Problem:
Show that for any $g\in L^1([0,\infty))$ we have that $\lim_{n\to\infty} \frac{1}{n}\int_0^n xg(x) dx = 0$.
Attempt:
I haven't been able to do much, but I know that we can say that: $\frac{1}{n}\int_0^n xg(x) dx =\frac{1}{n}\int_0^\infty xg(x)\chi_{[0,n]} dx$, where $\chi_{[0,n]}$ is the indicator function for the interval $[0,n]$. I believe it's better to write the integral like this because then the bounds are not "moving", which usually helps in my experience. I think that considering the functions $h_n(x)=\frac{1}{n}xg(x)\chi_{[0,n]}$ might be useful.
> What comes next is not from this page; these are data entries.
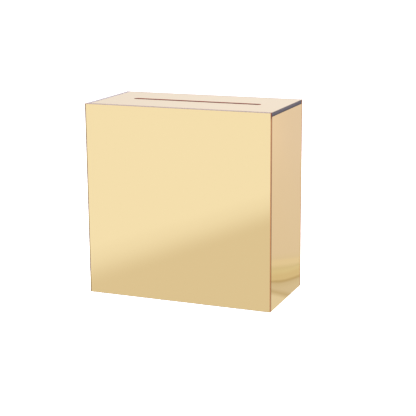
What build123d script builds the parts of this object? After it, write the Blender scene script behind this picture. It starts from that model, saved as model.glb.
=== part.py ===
"""Wedding card box: gold mirror acrylic on grey board, with a loose slotted lid that lifts off.

Frame: origin at the bottom centre, +X to the box's right, +Y to the back, +Z up, in millimetres.
The broad front face looks along -Y. One STEP file is written for each separate piece.
"""

from build123d import *
import os

# Overall size
BOX_WIDTH = 240.0
BOX_DEPTH = 120.0
BOX_HEIGHT = 240.0

# Sheet stock
FACE_SHEET = 3.0
SKIN_SHEET = 1.0
CORE_BOARD = 3.5
BASE_BOARD = 5.0
ARRIS = 0.5

# Slot in the lid
SLOT_LENGTH = 168.0
SLOT_WIDTH = 8.5

# Lid fits
LID_CLEARANCE = 0.8
LID_SHADOW_GAP = 0.5
STOP_CLEARANCE = 0.5

# Glued strips and corner posts
RAIL_SIZE = 6.0
STOP_WIDTH = 6.0
STOP_DROP = 8.0
POST_SIZE = 8.0
FILLET_STRIP = 6.0

# Places worked out from the sizes above
HALF_WIDTH = BOX_WIDTH / 2
HALF_DEPTH = BOX_DEPTH / 2
WALL = SKIN_SHEET + CORE_BOARD
INNER_X = HALF_WIDTH - WALL
INNER_Y = HALF_DEPTH - FACE_SHEET
LID_THICKNESS = SKIN_SHEET + CORE_BOARD
LID_UNDERSIDE = BOX_HEIGHT - LID_THICKNESS
RIGHT_WALL_TOP = LID_UNDERSIDE - LID_SHADOW_GAP
LID_LEFT = LID_CLEARANCE - INNER_X
LID_CENTRE_X = (LID_LEFT + HALF_WIDTH) / 2
LID_HALF_DEPTH = INNER_Y - LID_CLEARANCE
RAIL_UNDERSIDE = LID_UNDERSIDE - RAIL_SIZE
RAIL_FACE_Y = INNER_Y - RAIL_SIZE
POST_FACE_X = INNER_X - POST_SIZE
POST_FACE_Y = INNER_Y - POST_SIZE


def block(low, high):
    """A plain rectangular piece between its lowest and highest corners."""
    size = [high[i] - low[i] for i in range(3)]
    centre = [(high[i] + low[i]) / 2 for i in range(3)]
    return Pos(*centre) * Box(*size)


def eased(piece, axis, low_side):
    """Breaks the long edges round one face of a sheet by the width of the polished arris."""
    faces = piece.faces().sort_by(axis)
    face = faces[0] if low_side else faces[-1]
    return chamfer(face.edges(), ARRIS)


def face_panel(front):
    """Full-size front or back sheet, whose cut ends show at the box's upright corners."""
    outer = -HALF_DEPTH if front else HALF_DEPTH
    inner = -INNER_Y if front else INNER_Y
    low = (-HALF_WIDTH, min(outer, inner), 0)
    high = (HALF_WIDTH, max(outer, inner), BOX_HEIGHT)
    return eased(block(low, high), Axis.Y, front)


def side_skin(left):
    """Mirror skin of an end wall. It stands between the front and back sheets."""
    if left:
        piece = block((-HALF_WIDTH, -INNER_Y, 0), (-HALF_WIDTH + SKIN_SHEET, INNER_Y, BOX_HEIGHT))
    else:
        piece = block((HALF_WIDTH - SKIN_SHEET, -INNER_Y, 0), (HALF_WIDTH, INNER_Y, RIGHT_WALL_TOP))
    return piece


def side_core(left):
    """Grey board behind the mirror skin of an end wall."""
    if left:
        piece = block((-HALF_WIDTH + SKIN_SHEET, -INNER_Y, 0), (-INNER_X, INNER_Y, BOX_HEIGHT))
    else:
        piece = block((INNER_X, -INNER_Y, 0), (HALF_WIDTH - SKIN_SHEET, INNER_Y, RIGHT_WALL_TOP))
    return piece


def base_board():
    """Floor of the box, glued between all four walls and level with their lower edges."""
    return block((-INNER_X, -INNER_Y, 0), (INNER_X, INNER_Y, BASE_BOARD))


def corner_post(left, front):
    """Square glue post that ties a face sheet to an end wall, from the floor to the lid rail."""
    x_low = -INNER_X if left else POST_FACE_X
    y_low = -INNER_Y if front else POST_FACE_Y
    low = (x_low, y_low, BASE_BOARD)
    high = (x_low + POST_SIZE, y_low + POST_SIZE, RAIL_UNDERSIDE)
    return block(low, high)


def long_rail(front):
    """Rail glued inside a face sheet, on top of the posts. The lid's long edge rests on it."""
    y_low = -INNER_Y if front else RAIL_FACE_Y
    low = (-INNER_X, y_low, RAIL_UNDERSIDE)
    high = (INNER_X, y_low + RAIL_SIZE, LID_UNDERSIDE)
    return block(low, high)


def left_rail():
    """Short rail inside the left wall, between the two long rails."""
    low = (-INNER_X, -RAIL_FACE_Y, RAIL_UNDERSIDE)
    high = (-INNER_X + RAIL_SIZE, RAIL_FACE_Y, LID_UNDERSIDE)
    return block(low, high)


def long_floor_strip(front):
    """Glue strip along the foot of a face sheet, between two posts."""
    y_low = -INNER_Y if front else INNER_Y - FILLET_STRIP
    low = (-POST_FACE_X, y_low, BASE_BOARD)
    high = (POST_FACE_X, y_low + FILLET_STRIP, BASE_BOARD + FILLET_STRIP)
    return block(low, high)


def short_floor_strip(left):
    """Glue strip along the foot of an end wall, between two posts."""
    x_low = -INNER_X if left else INNER_X - FILLET_STRIP
    low = (x_low, -POST_FACE_Y, BASE_BOARD)
    high = (x_low + FILLET_STRIP, POST_FACE_Y, BASE_BOARD + FILLET_STRIP)
    return block(low, high)


def lid_blank(z_low, z_high):
    """A layer of the lid: it covers the right wall out to its outer face, and has the slot."""
    low = (LID_LEFT, -LID_HALF_DEPTH, z_low)
    high = (HALF_WIDTH, LID_HALF_DEPTH, z_high)
    slot = extrude(SlotOverall(SLOT_LENGTH, SLOT_WIDTH), z_high - z_low)
    return block(low, high) - Pos(LID_CENTRE_X, 0, z_low) * slot


def lid_skin():
    """Mirror skin on top of the lid, level with the upper edges of the walls."""
    return lid_blank(LID_UNDERSIDE + CORE_BOARD, BOX_HEIGHT)


def lid_core():
    """Grey board under the lid's mirror skin. Its end shows as a band above the right wall."""
    return lid_blank(LID_UNDERSIDE, LID_UNDERSIDE + CORE_BOARD)


def lid_stop(left):
    """Strip under the lid that drops between the posts and keeps the lid from sliding off."""
    if left:
        x_low = -INNER_X + RAIL_SIZE + STOP_CLEARANCE
    else:
        x_low = INNER_X - STOP_CLEARANCE - STOP_WIDTH
    half_length = min(RAIL_FACE_Y, POST_FACE_Y) - STOP_CLEARANCE
    low = (x_low, -half_length, LID_UNDERSIDE - STOP_DROP)
    high = (x_low + STOP_WIDTH, half_length, LID_UNDERSIDE)
    return block(low, high)


PIECES = {
    "front_panel": face_panel(front=True),
    "back_panel": face_panel(front=False),
    "left_mirror_skin": side_skin(left=True),
    "left_core_board": side_core(left=True),
    "right_mirror_skin": side_skin(left=False),
    "right_core_board": side_core(left=False),
    "base_board": base_board(),
    "front_left_post": corner_post(left=True, front=True),
    "front_right_post": corner_post(left=False, front=True),
    "back_left_post": corner_post(left=True, front=False),
    "back_right_post": corner_post(left=False, front=False),
    "front_lid_rail": long_rail(front=True),
    "back_lid_rail": long_rail(front=False),
    "left_lid_rail": left_rail(),
    "front_floor_strip": long_floor_strip(front=True),
    "back_floor_strip": long_floor_strip(front=False),
    "left_floor_strip": short_floor_strip(left=True),
    "right_floor_strip": short_floor_strip(left=False),
    "lid_mirror_skin": lid_skin(),
    "lid_core_board": lid_core(),
    "lid_left_stop": lid_stop(left=True),
    "lid_right_stop": lid_stop(left=False),
}

os.makedirs("parts", exist_ok=True)
for name, piece in PIECES.items():
    export_step(piece, f"parts/{name}.step")
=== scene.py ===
"""Looks of the gold mirror card box: mirror sheets, grey boards, clear strips, loose lid, studio."""

import logging
import math
from dataclasses import dataclass
from enum import Enum, IntEnum
from typing import Callable, Sequence

import bpy
import numpy as np
from mathutils import Matrix, Vector


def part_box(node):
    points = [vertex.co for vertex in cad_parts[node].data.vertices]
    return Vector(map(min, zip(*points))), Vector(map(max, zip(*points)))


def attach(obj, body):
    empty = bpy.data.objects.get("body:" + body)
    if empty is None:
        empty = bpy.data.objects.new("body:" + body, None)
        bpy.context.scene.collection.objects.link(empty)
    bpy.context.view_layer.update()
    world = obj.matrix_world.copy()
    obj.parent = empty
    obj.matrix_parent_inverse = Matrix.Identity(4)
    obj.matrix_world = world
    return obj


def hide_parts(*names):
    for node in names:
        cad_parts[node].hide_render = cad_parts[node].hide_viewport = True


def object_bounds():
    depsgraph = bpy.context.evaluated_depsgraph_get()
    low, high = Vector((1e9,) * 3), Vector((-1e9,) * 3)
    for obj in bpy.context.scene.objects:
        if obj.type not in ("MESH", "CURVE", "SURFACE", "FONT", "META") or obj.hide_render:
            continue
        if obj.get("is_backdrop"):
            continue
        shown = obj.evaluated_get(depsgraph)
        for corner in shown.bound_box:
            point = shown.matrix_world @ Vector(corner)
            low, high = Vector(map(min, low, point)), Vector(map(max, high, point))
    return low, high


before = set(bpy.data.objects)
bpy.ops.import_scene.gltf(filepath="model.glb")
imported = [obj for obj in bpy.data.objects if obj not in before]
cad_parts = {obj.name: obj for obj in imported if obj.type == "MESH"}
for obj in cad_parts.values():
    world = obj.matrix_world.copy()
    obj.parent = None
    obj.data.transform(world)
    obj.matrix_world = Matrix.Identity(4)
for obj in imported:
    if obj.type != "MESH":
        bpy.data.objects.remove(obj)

LOG = logging.getLogger("card_box")
MM = 0.001
SMOOTH_ANGLE = math.radians(40)
ARRIS_STEPS = 3
EDGE_BANDS = 4
SLOT_EDGE_BANDS = 3
SHEET_CELL = 4 * MM

# Where a sheet gets painted shade: width of the painted dark line along the outline and height of the
# painted shade at the top corner
RIM_WIDTH = 1.1 * MM
CORNER_SHADE_HEIGHT = 5.5 * MM

# Shares of a sheet's thickness: the low side's arris, which gets painted shade, and the rim of a slot's
# wall, which is left clear of it
SHADED_ARRIS_DEPTH = 0.2
SHALLOW_RIM = 0.05

ACRYLIC_IOR = 1.49
Colour = tuple[float, float, float]


class Zone(IntEnum):
    """Which finish a face of a sheet wears."""

    SHOW = 0
    CUT = 1
    BACK = 2


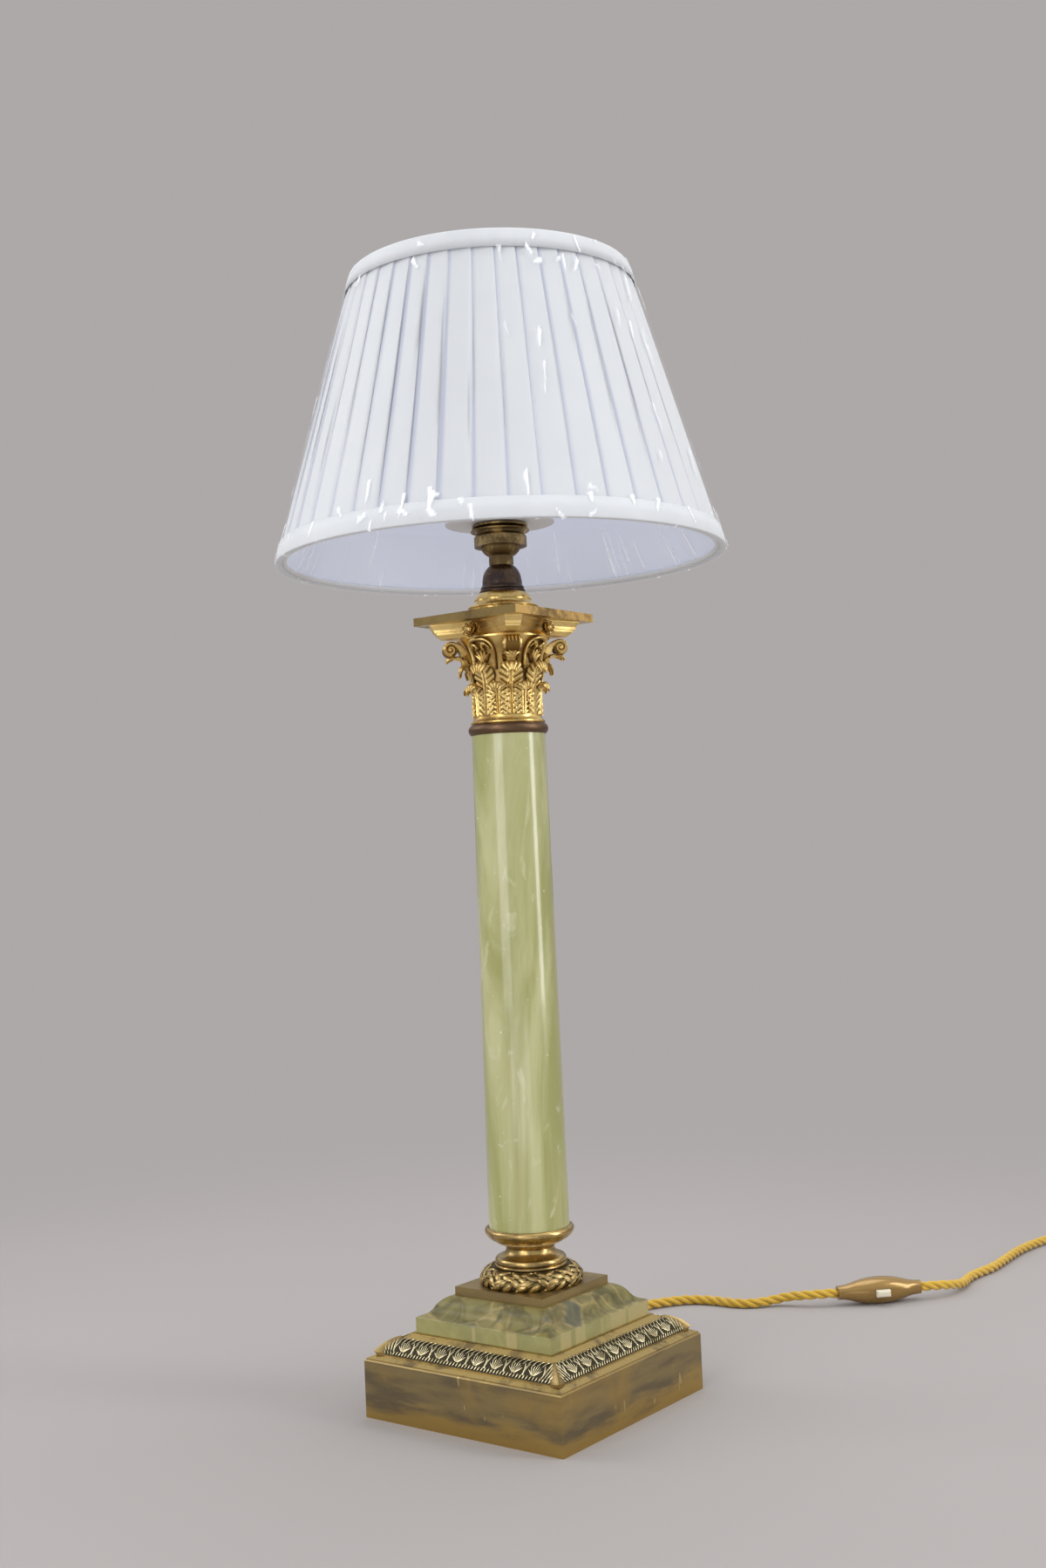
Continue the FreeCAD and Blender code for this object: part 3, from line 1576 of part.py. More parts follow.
def plug_outline(inset, height):
    """Top view of the plug along +X from the flex: a block with round corners, wider at its end."""
    length = number("plug_length") - inset
    half = number("plug_width") / 2 - inset
    narrow = half - number("plug_corner") * 0.8
    corner = number("plug_corner")
    cut = corner * (1 - math.sqrt(0.5))
    steps = [
        (FreeCAD.Vector(inset, -narrow, height),),
        (FreeCAD.Vector(corner, -half + cut * 0.7, height), FreeCAD.Vector(corner * 1.9, -half, height)),
        (FreeCAD.Vector(length - corner, -half, height),),
        (
            FreeCAD.Vector(length - cut, -half + cut, height),
            FreeCAD.Vector(length, -half + corner, height),
        ),
        (FreeCAD.Vector(length, half - corner, height),),
        (
            FreeCAD.Vector(length - cut, half - cut, height),
            FreeCAD.Vector(length - corner, half, height),
        ),
        (FreeCAD.Vector(corner * 1.9, half, height),),
        (FreeCAD.Vector(corner, half - cut * 0.7, height), FreeCAD.Vector(inset, narrow, height)),
    ]
    return face_through(steps).OuterWire


def make_plug(start, way):
    """A three-pin plug that lies on its back, pins up, with the flex going into its end."""
    cover_thick = number("plug_cover_thick")
    base_thick = number("plug_base_thick")
    taper = number("plug_taper")
    cover = Part.makeLoft(
        [plug_outline(taper, 0.0), plug_outline(0.0, taper), plug_outline(0.0, cover_thick)], True, True
    )
    base = Part.makeLoft(
        [plug_outline(0.0, cover_thick), plug_outline(0.6, cover_thick + base_thick)], True, True
    )
    top = cover_thick + base_thick
    inset = number("pin_inset")
    gap = number("pin_gap")
    thick = number("pin_thick")
    wide = number("pin_width")
    sunk = base_thick / 2
    pins = []
    for side in (-1.0, 1.0):
        corner = FreeCAD.Vector(inset - thick / 2, side * gap / 2 - wide / 2, top - sunk)
        pins.append(Part.makeBox(thick, wide, number("pin_rise") + sunk, corner))
    earth = FreeCAD.Vector(
        inset + gap - number("earth_depth") / 2, -number("earth_width") / 2, top - sunk
    )
    earth_size = (number("earth_depth"), number("earth_width"), number("earth_rise") + sunk)
    pins.append(Part.makeBox(*earth_size, earth))
    pins = Part.makeCompound(pins)
    screw_place = FreeCAD.Vector(inset + gap * 0.45, 0, top - 1.2)
    screw = Part.makeCylinder(number("plug_screw_radius"), 1.2, screw_place)
    base = base.cut(pins).cut(screw)
    foot = FreeCAD.Vector(start.x, start.y, 0)
    parts = {"plug_cover": cover, "plug_base": base, "plug_pins": pins, "plug_screw": screw}
    return [shaped(label, on_flex(solid, foot, way)) for label, solid in parts.items()]


# ---------------------------------------------------------------- all of it, checked and written

pieces = [make_plinth(), *make_felt_and_underplate(), make_leaf_moulding(), make_onyx_plinth()]
pieces += [make_cap_plate(), *make_column_foot(), make_column(), *make_neck_rings()]
pieces += make_capital()
pieces += [*make_cap_and_cup(), *make_tie()]
pieces += [make_holder_cap(), make_barrel(), *make_holder_rings(), *make_contacts()]
pieces += [*make_carrier(), *make_shade_skins()]
pieces += make_wiring()
flex_pieces, flex_tail, flex_way = make_flex()
pieces += flex_pieces
pieces += [*make_switch(), *make_plug(flex_tail, flex_way)]
doc.recompute()

for thing in doc.Objects:
    if {"Invalid", "Error"} & set(thing.State):
        raise RuntimeError(f"{thing.Label} failed: {thing.State}")
for piece in pieces:
    if piece.Shape.isNull() or not piece.Shape.isValid() or not piece.Shape.Solids:
        raise RuntimeError(f"{piece.Label} has no valid shape")

for piece in pieces:
    piece.Shape.exportStep(f"parts/{piece.Label}.step")
print(len(pieces), "pieces written")
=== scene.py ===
# %% [markdown]
# # A column table lamp
#
# The lamp is a stepped base of brass and green onyx, a turned onyx column with a gilt Corinthian
# capital, and a pleated white shade in its clear wrapping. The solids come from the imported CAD
# part. This lesson keeps the solids whose shape is right, gives each one a material, and makes
# the pieces that a solid is too plain for: the twisted flex, the cast leaves, the pleats and film.

import json
import math
import random

import bmesh
import bpy
from mathutils import Matrix, Vector
from mathutils.noise import noise as lattice_noise


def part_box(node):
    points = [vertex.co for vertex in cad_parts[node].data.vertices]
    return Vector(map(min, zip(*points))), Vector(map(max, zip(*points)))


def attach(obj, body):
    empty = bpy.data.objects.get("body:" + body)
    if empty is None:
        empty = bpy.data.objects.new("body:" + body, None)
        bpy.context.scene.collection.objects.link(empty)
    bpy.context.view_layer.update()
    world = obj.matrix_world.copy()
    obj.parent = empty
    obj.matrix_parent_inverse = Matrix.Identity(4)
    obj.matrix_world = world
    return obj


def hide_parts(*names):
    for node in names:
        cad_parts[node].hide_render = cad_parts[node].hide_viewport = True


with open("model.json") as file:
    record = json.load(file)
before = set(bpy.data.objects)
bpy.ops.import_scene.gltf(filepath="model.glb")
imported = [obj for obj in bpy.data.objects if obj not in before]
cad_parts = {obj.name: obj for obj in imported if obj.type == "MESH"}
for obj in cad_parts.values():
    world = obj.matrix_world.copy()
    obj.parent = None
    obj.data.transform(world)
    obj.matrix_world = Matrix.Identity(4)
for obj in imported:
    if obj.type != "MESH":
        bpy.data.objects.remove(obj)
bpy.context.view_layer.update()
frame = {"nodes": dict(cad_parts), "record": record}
scene = bpy.context.scene
up = Vector((0, 0, 1))

# %% [markdown]
# ## The camera
#
# The photograph looks at one corner of the base from a little above it, with the camera held
# almost level and turned slightly clockwise. A camera's own axes are its right, its up and the
# direction away from the view, so the three are worked out and written into its matrix.

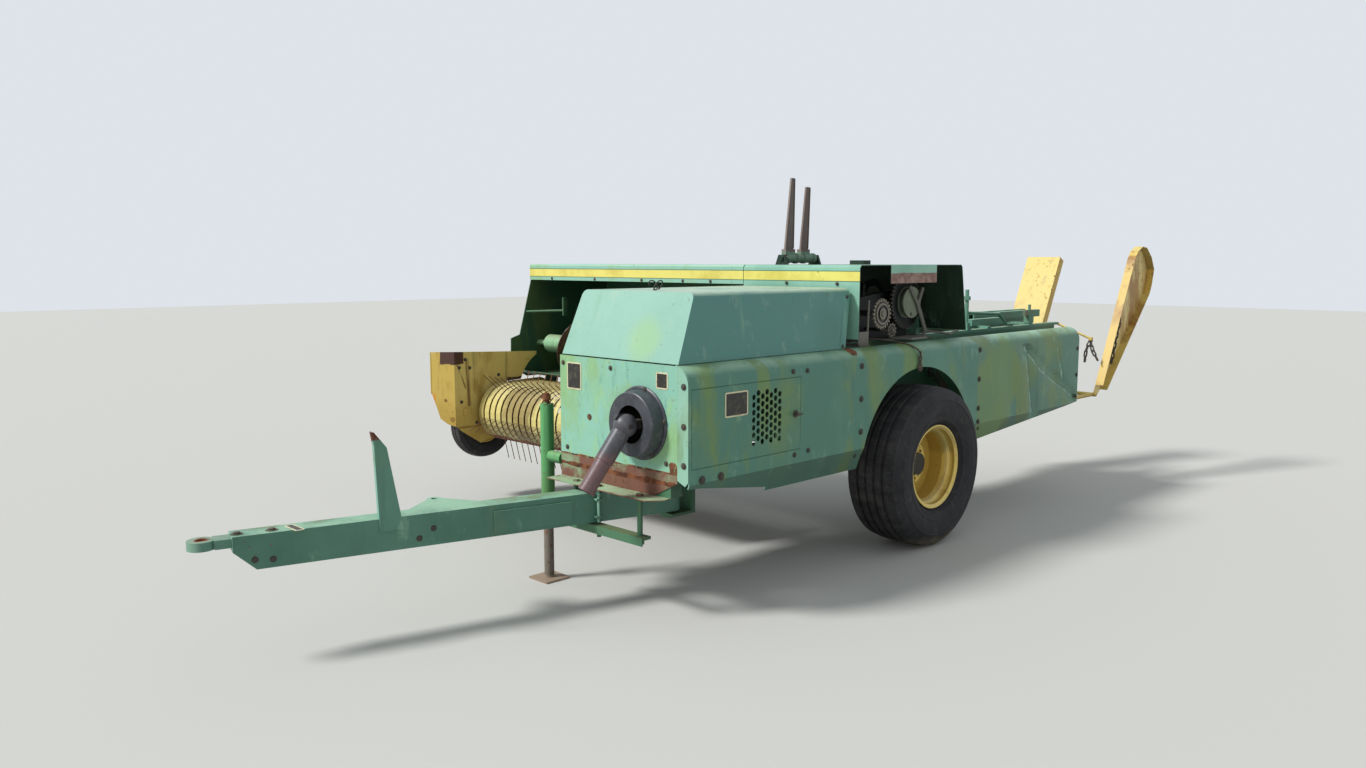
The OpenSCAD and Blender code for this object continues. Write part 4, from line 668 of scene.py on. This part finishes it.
# The bale chamber: floor, walls and top of welded plate in dull green, polished inside by the
# bales, with the tension rails, their cranks and the hoop handle over its rear end.
chamber_green = enamel("chamber_green", "35604A", "4E8064", "7E9A78", "5C6E40",
                       chips=0.6, streaks=0.5, rough=0.55).material
dress(chamber_green, "chamber_floor", "chamber_left_wall", "chamber_right_wall")
deck = enamel("deck_green", "4C7F6C", "78AC95", "86A287", "6B7A48", chips=0.8, streaks=0.5, rough=0.58)
on_rod = deck.both(deck.within("X", 0.105, 0.205), deck.over(deck.spot["Z"], 1.0125, 1.0135))
deck.repaint(on_rod, "77746A")
dress(deck.material, "chamber_top")
rail_green = enamel("rail_green", "4A7F6C", "6FA58E", "8CB59A", "6B5A40",
                    chips=0.6, streaks=0.5, rough=0.52).material
dress(rail_green, "tension_rails")
box_green = enamel("box_green", "4C7F6C", "78AC95", "7C9A80", "7C8A50",
                   chips=0.6, streaks=0.5, rough=0.55).material
dress(box_green, "twine_box")


# The knotter cover is a folded sheet, mint outside with the yellow stripe along its front, and painted near
# black inside for the shade under it. A lip with a rusty edge is turned down along its open side.
STRIPE = (1.320, 1.363)  # from and to this height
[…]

We also have that $\int_0^\infty |g|<\infty$. I believe that we ought to find a function that dominates the $h_n$'s that has the form of $\frac{1}{n}\triangle$ where $\triangle$ is finite as then the desired limit would follow. If instead of $\frac{1}{n}$ in the limit we had $\frac{1}{n^2}$ it would be easy...
$|h_n(x)| \leq |g(x)|$ for all $X$ and for all $n$. Since $h_n(x) \to 0$ for each $x$ the integral tends to $0$ by Dominated Convergence Theorem.